Stated problem
Present every line in which the string "three" appears.

(Records with modeling code)
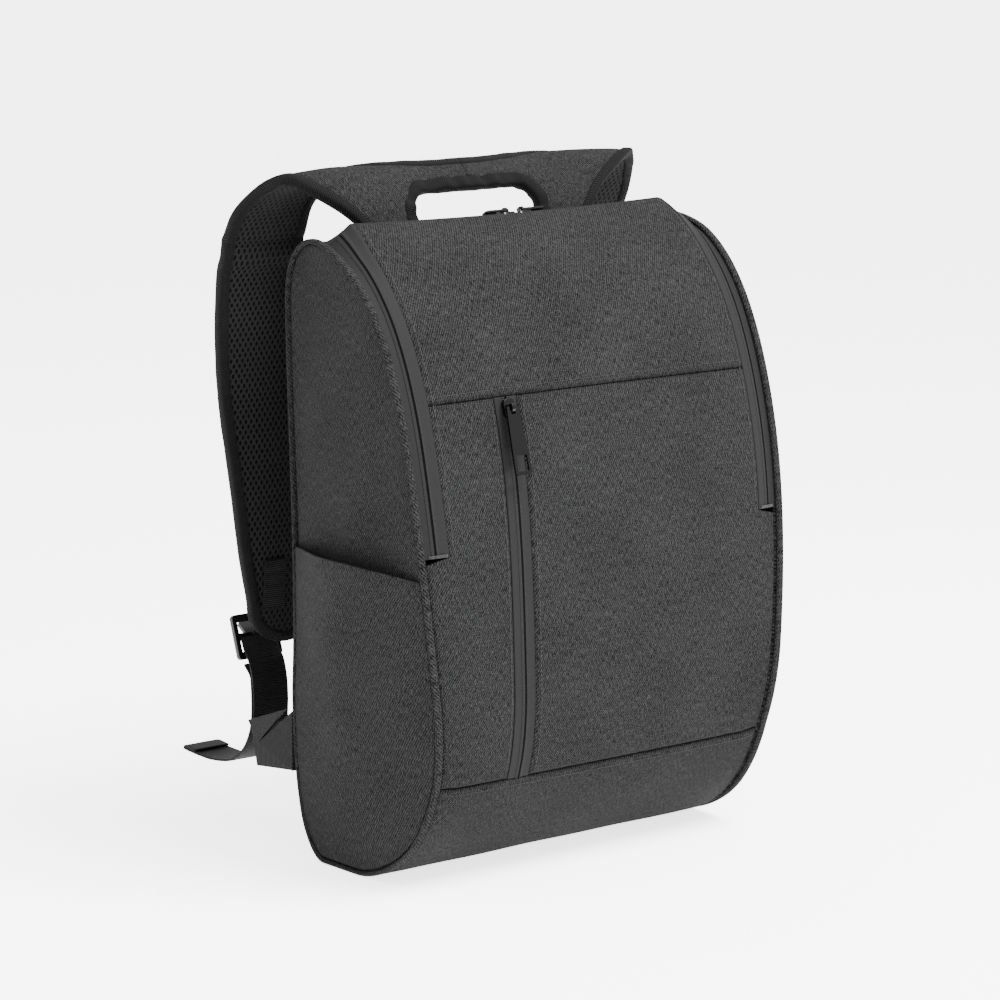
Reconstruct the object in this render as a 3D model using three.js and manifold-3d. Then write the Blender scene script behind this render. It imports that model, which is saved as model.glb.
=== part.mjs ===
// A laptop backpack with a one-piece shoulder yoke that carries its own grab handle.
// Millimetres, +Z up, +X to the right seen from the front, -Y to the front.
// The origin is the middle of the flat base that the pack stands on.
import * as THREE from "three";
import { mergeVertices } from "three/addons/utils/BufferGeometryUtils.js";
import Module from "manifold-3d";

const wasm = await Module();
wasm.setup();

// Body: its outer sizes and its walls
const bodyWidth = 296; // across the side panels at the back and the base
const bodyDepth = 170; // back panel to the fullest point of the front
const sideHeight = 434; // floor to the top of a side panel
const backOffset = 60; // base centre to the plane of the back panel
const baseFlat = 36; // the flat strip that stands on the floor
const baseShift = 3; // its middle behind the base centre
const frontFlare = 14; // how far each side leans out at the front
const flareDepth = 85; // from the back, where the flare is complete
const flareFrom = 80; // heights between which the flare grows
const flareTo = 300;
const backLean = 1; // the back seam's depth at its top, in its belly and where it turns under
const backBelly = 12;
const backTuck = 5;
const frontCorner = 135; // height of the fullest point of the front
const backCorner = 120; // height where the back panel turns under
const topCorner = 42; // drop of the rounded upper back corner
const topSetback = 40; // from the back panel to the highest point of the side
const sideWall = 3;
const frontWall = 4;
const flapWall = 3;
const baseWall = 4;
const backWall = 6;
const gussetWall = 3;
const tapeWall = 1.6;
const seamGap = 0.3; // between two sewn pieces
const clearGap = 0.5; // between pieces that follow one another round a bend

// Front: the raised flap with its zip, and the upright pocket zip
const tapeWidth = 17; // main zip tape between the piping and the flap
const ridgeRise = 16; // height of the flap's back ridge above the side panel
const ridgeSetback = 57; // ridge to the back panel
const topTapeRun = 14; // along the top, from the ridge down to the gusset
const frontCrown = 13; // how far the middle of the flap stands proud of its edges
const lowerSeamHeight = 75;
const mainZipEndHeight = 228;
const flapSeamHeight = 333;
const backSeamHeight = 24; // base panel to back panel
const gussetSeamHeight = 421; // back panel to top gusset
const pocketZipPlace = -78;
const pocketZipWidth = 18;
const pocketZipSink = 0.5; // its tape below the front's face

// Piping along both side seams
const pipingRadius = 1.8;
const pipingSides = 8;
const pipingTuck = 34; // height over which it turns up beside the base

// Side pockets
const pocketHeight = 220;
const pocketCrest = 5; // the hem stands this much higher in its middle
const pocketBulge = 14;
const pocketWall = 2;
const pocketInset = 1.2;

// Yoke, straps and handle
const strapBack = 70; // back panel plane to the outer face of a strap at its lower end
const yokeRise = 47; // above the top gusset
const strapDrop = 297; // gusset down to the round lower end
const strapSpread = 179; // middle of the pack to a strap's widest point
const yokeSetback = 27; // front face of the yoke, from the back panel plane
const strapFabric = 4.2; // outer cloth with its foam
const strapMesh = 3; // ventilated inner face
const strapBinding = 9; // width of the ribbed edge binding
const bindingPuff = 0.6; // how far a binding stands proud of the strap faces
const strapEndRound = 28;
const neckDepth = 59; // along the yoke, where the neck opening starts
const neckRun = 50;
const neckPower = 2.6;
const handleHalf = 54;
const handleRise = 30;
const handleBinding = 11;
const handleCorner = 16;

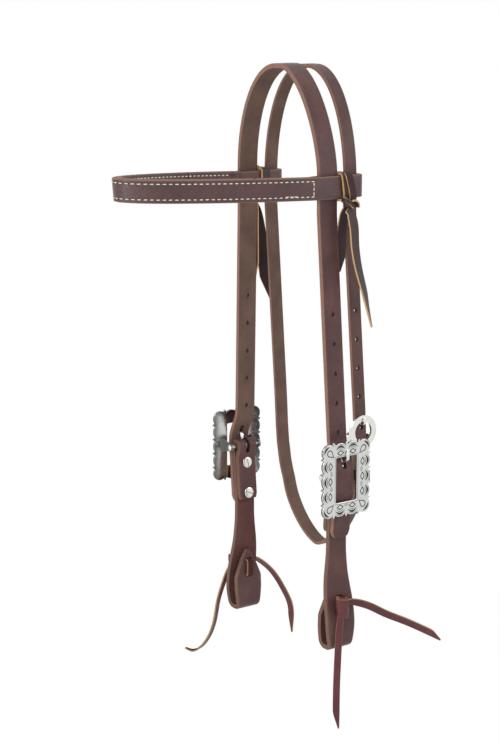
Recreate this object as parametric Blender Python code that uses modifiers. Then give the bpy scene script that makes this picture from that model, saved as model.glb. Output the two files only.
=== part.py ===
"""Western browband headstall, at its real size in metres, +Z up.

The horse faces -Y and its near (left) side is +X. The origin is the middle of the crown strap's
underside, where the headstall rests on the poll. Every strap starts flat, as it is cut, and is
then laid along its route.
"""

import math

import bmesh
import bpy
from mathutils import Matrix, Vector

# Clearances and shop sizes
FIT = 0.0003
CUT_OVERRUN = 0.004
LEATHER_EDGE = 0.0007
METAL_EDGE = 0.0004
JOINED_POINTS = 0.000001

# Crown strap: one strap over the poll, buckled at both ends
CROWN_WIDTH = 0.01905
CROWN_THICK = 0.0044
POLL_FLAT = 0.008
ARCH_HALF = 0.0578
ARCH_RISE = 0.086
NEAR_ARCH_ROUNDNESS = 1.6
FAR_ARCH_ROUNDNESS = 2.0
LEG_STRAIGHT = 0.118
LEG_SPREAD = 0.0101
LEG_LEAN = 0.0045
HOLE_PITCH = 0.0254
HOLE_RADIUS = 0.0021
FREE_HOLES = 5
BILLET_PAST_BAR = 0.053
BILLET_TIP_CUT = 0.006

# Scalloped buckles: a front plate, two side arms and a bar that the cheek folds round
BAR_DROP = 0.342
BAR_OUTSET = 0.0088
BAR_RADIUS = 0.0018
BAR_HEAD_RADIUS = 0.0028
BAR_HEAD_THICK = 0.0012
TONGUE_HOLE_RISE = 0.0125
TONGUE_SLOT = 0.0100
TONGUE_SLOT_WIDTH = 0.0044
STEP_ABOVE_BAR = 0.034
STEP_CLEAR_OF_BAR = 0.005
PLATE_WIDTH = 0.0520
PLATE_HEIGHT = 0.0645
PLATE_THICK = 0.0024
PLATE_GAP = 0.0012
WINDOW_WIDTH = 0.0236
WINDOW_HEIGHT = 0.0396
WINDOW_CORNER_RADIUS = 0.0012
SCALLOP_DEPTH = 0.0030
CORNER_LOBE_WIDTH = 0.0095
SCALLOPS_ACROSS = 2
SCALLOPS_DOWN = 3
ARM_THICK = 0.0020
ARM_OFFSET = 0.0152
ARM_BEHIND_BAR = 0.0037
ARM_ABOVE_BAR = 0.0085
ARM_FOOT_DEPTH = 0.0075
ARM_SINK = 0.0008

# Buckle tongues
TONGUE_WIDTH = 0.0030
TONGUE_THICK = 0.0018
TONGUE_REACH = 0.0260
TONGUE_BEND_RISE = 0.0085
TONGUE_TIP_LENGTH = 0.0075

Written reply
Reconstruct the object in this render as a 3D model using three.js and manifold-3d. Then write the Blender scene script behind this render. It imports that model, which is saved as model.glb.
import * as THREE from "three";
import { mergeVertices } from "three/addons/utils/BufferGeometryUtils.js";